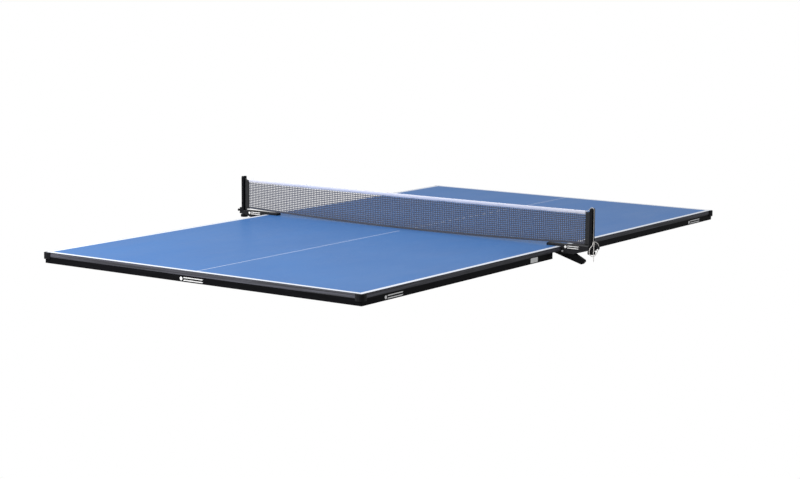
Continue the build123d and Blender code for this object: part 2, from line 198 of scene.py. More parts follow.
LINE = 0.020
CENTRE_LINE = 0.003
CENTRE_LINE_END = 0.056
LINE_WHITE = (0.82, 0.86, 0.95)
LINE_WORN = (0.70, 0.75, 0.86)
PAINT_BLUE = (0.054, 0.184, 0.480)
PAINT_BLUE_DARK = (0.048, 0.168, 0.450)
PAINT_SPECK = (0.10, 0.25, 0.55)
FIBRE_BOARD_DARK = (0.33, 0.25, 0.17)
FIBRE_BOARD = (0.42, 0.33, 0.23)
TAPE_DARK = (0.010, 0.010, 0.013)
TAPE_GREY = (0.038, 0.038, 0.050)
TAPE_STREAK = (0.110, 0.111, 0.143)
CORD_SOILED = (0.42, 0.39, 0.37)
CORD_CLEAN = (0.80, 0.77, 0.74)


def board_paint():
    """Semi-matt blue paint with 20 mm side and end lines and a thin centre line."""
    s = Shader("board_paint")
    place = s.coords()
    parts = s.node("ShaderNodeSeparateXYZ")
    s.link(place, parts.inputs[0])
    x = s.math("ABSOLUTE", parts.outputs["X"], 0.0)
    y = s.math("ABSOLUTE", parts.outputs["Y"], 0.0)
    side = s.math("GREATER_THAN", x, HALF_W - LINE)
    end = s.math("GREATER_THAN", y, HALF_L - LINE)
    centre = s.math("LESS_THAN", x, CENTRE_LINE / 2)
    past_joint = s.math("GREATER_THAN", y, CENTRE_LINE_END)
    centre = s.math("MULTIPLY", centre, past_joint)
    lines = s.math("MAXIMUM", s.math("MAXIMUM", side, end), centre)
    on_top = s.math("GREATER_THAN", parts.outputs["Z"], SURFACE - 0.0004)
    lines = s.math("MULTIPLY", lines, on_top)
    cloudy = s.noise(place, 2.2, 3)
    speckle = s.noise(place, 900, 2)
    blue = s.ramp(cloudy, [(0.3, PAINT_BLUE_DARK), (0.7, PAINT_BLUE)])
    blue = s.mix(s.ramp(speckle, [(0.45, 0.0), (0.75, 0.18)]), blue, PAINT_SPECK)
    fibres = s.noise(s.coords((1, 40, 1)), 30)
    under = s.ramp(fibres, [(0.3, FIBRE_BOARD_DARK), (0.7, FIBRE_BOARD)])
    white = s.mix(s.ramp(speckle, [(0.4, 0.0), (0.8, 0.12)]), LINE_WHITE, LINE_WORN)
    top = s.mix(lines, blue, white)
    s.colour(s.mix(on_top, under, top))
    smear = s.noise(s.coords((1, 0.35, 1)), 7, 5)
    s.rough(s.ramp(smear, [(0.25, 0.33), (0.75, 0.43)]))
    s.bump(s.noise(place, 1400, 2), 0.00006, 0.5)
    return s.set(Specular_IOR_Level=0.42).material


def edge_tape():
    """Dark grey edging with fine streaks along the board."""
    s = Shader("edge_tape")
    fine = s.noise(s.coords((9, 9, 900)), 1.0, 4, 0.6)
    broad = s.noise(s.coords((1.6, 1.6, 210)), 1.0, 3)
    grain = s.math("ADD", s.math("MULTIPLY", fine, 0.35), s.math("MULTIPLY", broad, 0.65))
    s.colour(s.ramp(grain, [(0.38, TAPE_DARK), (0.5, TAPE_GREY), (0.64, TAPE_STREAK)]))
    s.rough(s.ramp(fine, [(0.3, 0.62), (0.7, 0.42)]))
    s.bump(fine, 0.0004, 0.7)
    return s.material


def coated_steel(name, colour, light, roughness=0.42, specular=0.25):
    """Powder-coated steel: fine orange peel, faint rubbed streaks."""
    s = Shader(name)
    place = s.coords()
    rubbed = s.noise(s.coords((3, 3, 60)), 4, 4)
    s.colour(s.ramp(rubbed, [(0.45, colour), (0.85, light)]))
    s.rough(s.ramp(s.noise(place, 260, 3), [(0.3, roughness - 0.08), (0.7, roughness + 0.1)]))
    s.bump(s.noise(place, 1300, 3), 0.00012, 0.6)
    return s.set(Specular_IOR_Level=specular).material


def moulded_plastic(name, colour, light, roughness=0.5, specular=0.2):
    """Black moulded plastic with a fine spark-eroded texture."""
    s = Shader(name)
    place = s.coords()
    s.colour(s.ramp(s.noise(place, 35, 4), [(0.35, colour), (0.8, light)]))
    s.rough(s.ramp(s.noise(place, 420, 3), [(0.3, roughness - 0.1), (0.7, roughness + 0.12)]))
    s.bump(s.noise(place, 2400, 2), 0.0001, 0.7)
    return s.set(Specular_IOR_Level=specular).material


def bare_steel(name, colour, roughness=0.3):
    """Zinc-plated or drawn steel with fine turning marks."""
    s = Shader(name)
    dull = tuple(0.7 * c for c in colour)
    s.colour(s.ramp(s.noise(s.coords((40, 40, 500)), 6, 4), [(0.3, dull), (0.7, colour)]))
    s.rough(s.ramp(s.noise(s.coords(), 300, 3), [(0.3, roughness - 0.08), (0.7, roughness + 0.15)]))
    s.bump(s.noise(s.coords((60, 60, 2500)), 1.0, 2), 0.00004, 0.5)
    return s.set(Metallic=0.9).material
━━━
Copy out the material above in its entirety. Every detail must match.

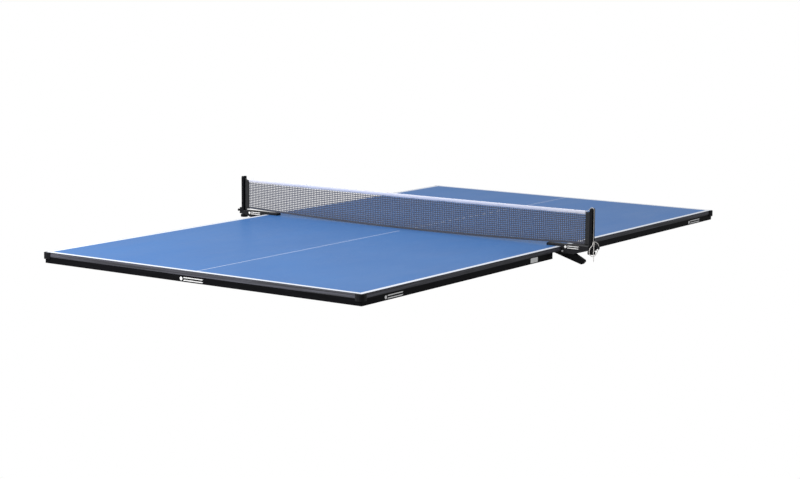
Continue the build123d and Blender code for this object: part 2, from line 198 of scene.py. More parts follow.
LINE = 0.020
CENTRE_LINE = 0.003
CENTRE_LINE_END = 0.056
LINE_WHITE = (0.82, 0.86, 0.95)
LINE_WORN = (0.70, 0.75, 0.86)
PAINT_BLUE = (0.054, 0.184, 0.480)
PAINT_BLUE_DARK = (0.048, 0.168, 0.450)
PAINT_SPECK = (0.10, 0.25, 0.55)
FIBRE_BOARD_DARK = (0.33, 0.25, 0.17)
FIBRE_BOARD = (0.42, 0.33, 0.23)
TAPE_DARK = (0.010, 0.010, 0.013)
TAPE_GREY = (0.038, 0.038, 0.050)
TAPE_STREAK = (0.110, 0.111, 0.143)
CORD_SOILED = (0.42, 0.39, 0.37)
CORD_CLEAN = (0.80, 0.77, 0.74)


def board_paint():
    """Semi-matt blue paint with 20 mm side and end lines and a thin centre line."""
    s = Shader("board_paint")
    place = s.coords()
    parts = s.node("ShaderNodeSeparateXYZ")
    s.link(place, parts.inputs[0])
    x = s.math("ABSOLUTE", parts.outputs["X"], 0.0)
    y = s.math("ABSOLUTE", parts.outputs["Y"], 0.0)
    side = s.math("GREATER_THAN", x, HALF_W - LINE)
    end = s.math("GREATER_THAN", y, HALF_L - LINE)
    centre = s.math("LESS_THAN", x, CENTRE_LINE / 2)
    past_joint = s.math("GREATER_THAN", y, CENTRE_LINE_END)
    centre = s.math("MULTIPLY", centre, past_joint)
    lines = s.math("MAXIMUM", s.math("MAXIMUM", side, end), centre)
    on_top = s.math("GREATER_THAN", parts.outputs["Z"], SURFACE - 0.0004)
    lines = s.math("MULTIPLY", lines, on_top)
    cloudy = s.noise(place, 2.2, 3)
    speckle = s.noise(place, 900, 2)
    blue = s.ramp(cloudy, [(0.3, PAINT_BLUE_DARK), (0.7, PAINT_BLUE)])
    blue = s.mix(s.ramp(speckle, [(0.45, 0.0), (0.75, 0.18)]), blue, PAINT_SPECK)
    fibres = s.noise(s.coords((1, 40, 1)), 30)
    under = s.ramp(fibres, [(0.3, FIBRE_BOARD_DARK), (0.7, FIBRE_BOARD)])
    white = s.mix(s.ramp(speckle, [(0.4, 0.0), (0.8, 0.12)]), LINE_WHITE, LINE_WORN)
    top = s.mix(lines, blue, white)
    s.colour(s.mix(on_top, under, top))
    smear = s.noise(s.coords((1, 0.35, 1)), 7, 5)
    s.rough(s.ramp(smear, [(0.25, 0.33), (0.75, 0.43)]))
    s.bump(s.noise(place, 1400, 2), 0.00006, 0.5)
    return s.set(Specular_IOR_Level=0.42).material


def edge_tape():
    """Dark grey edging with fine streaks along the board."""
    s = Shader("edge_tape")
    fine = s.noise(s.coords((9, 9, 900)), 1.0, 4, 0.6)
    broad = s.noise(s.coords((1.6, 1.6, 210)), 1.0, 3)
    grain = s.math("ADD", s.math("MULTIPLY", fine, 0.35), s.math("MULTIPLY", broad, 0.65))
    s.colour(s.ramp(grain, [(0.38, TAPE_DARK), (0.5, TAPE_GREY), (0.64, TAPE_STREAK)]))
    s.rough(s.ramp(fine, [(0.3, 0.62), (0.7, 0.42)]))
    s.bump(fine, 0.0004, 0.7)
    return s.material


def coated_steel(name, colour, light, roughness=0.42, specular=0.25):
    """Powder-coated steel: fine orange peel, faint rubbed streaks."""
    s = Shader(name)
    place = s.coords()
    rubbed = s.noise(s.coords((3, 3, 60)), 4, 4)
    s.colour(s.ramp(rubbed, [(0.45, colour), (0.85, light)]))
    s.rough(s.ramp(s.noise(place, 260, 3), [(0.3, roughness - 0.08), (0.7, roughness + 0.1)]))
    s.bump(s.noise(place, 1300, 3), 0.00012, 0.6)
    return s.set(Specular_IOR_Level=specular).material


def moulded_plastic(name, colour, light, roughness=0.5, specular=0.2):
    """Black moulded plastic with a fine spark-eroded texture."""
    s = Shader(name)
    place = s.coords()
    s.colour(s.ramp(s.noise(place, 35, 4), [(0.35, colour), (0.8, light)]))
    s.rough(s.ramp(s.noise(place, 420, 3), [(0.3, roughness - 0.1), (0.7, roughness + 0.12)]))
    s.bump(s.noise(place, 2400, 2), 0.0001, 0.7)
    return s.set(Specular_IOR_Level=specular).material


def bare_steel(name, colour, roughness=0.3):
    """Zinc-plated or drawn steel with fine turning marks."""
    s = Shader(name)
    dull = tuple(0.7 * c for c in colour)
    s.colour(s.ramp(s.noise(s.coords((40, 40, 500)), 6, 4), [(0.3, dull), (0.7, colour)]))
    s.rough(s.ramp(s.noise(s.coords(), 300, 3), [(0.3, roughness - 0.08), (0.7, roughness + 0.15)]))
    s.bump(s.noise(s.coords((60, 60, 2500)), 1.0, 2), 0.00004, 0.5)
    return s.set(Metallic=0.9).material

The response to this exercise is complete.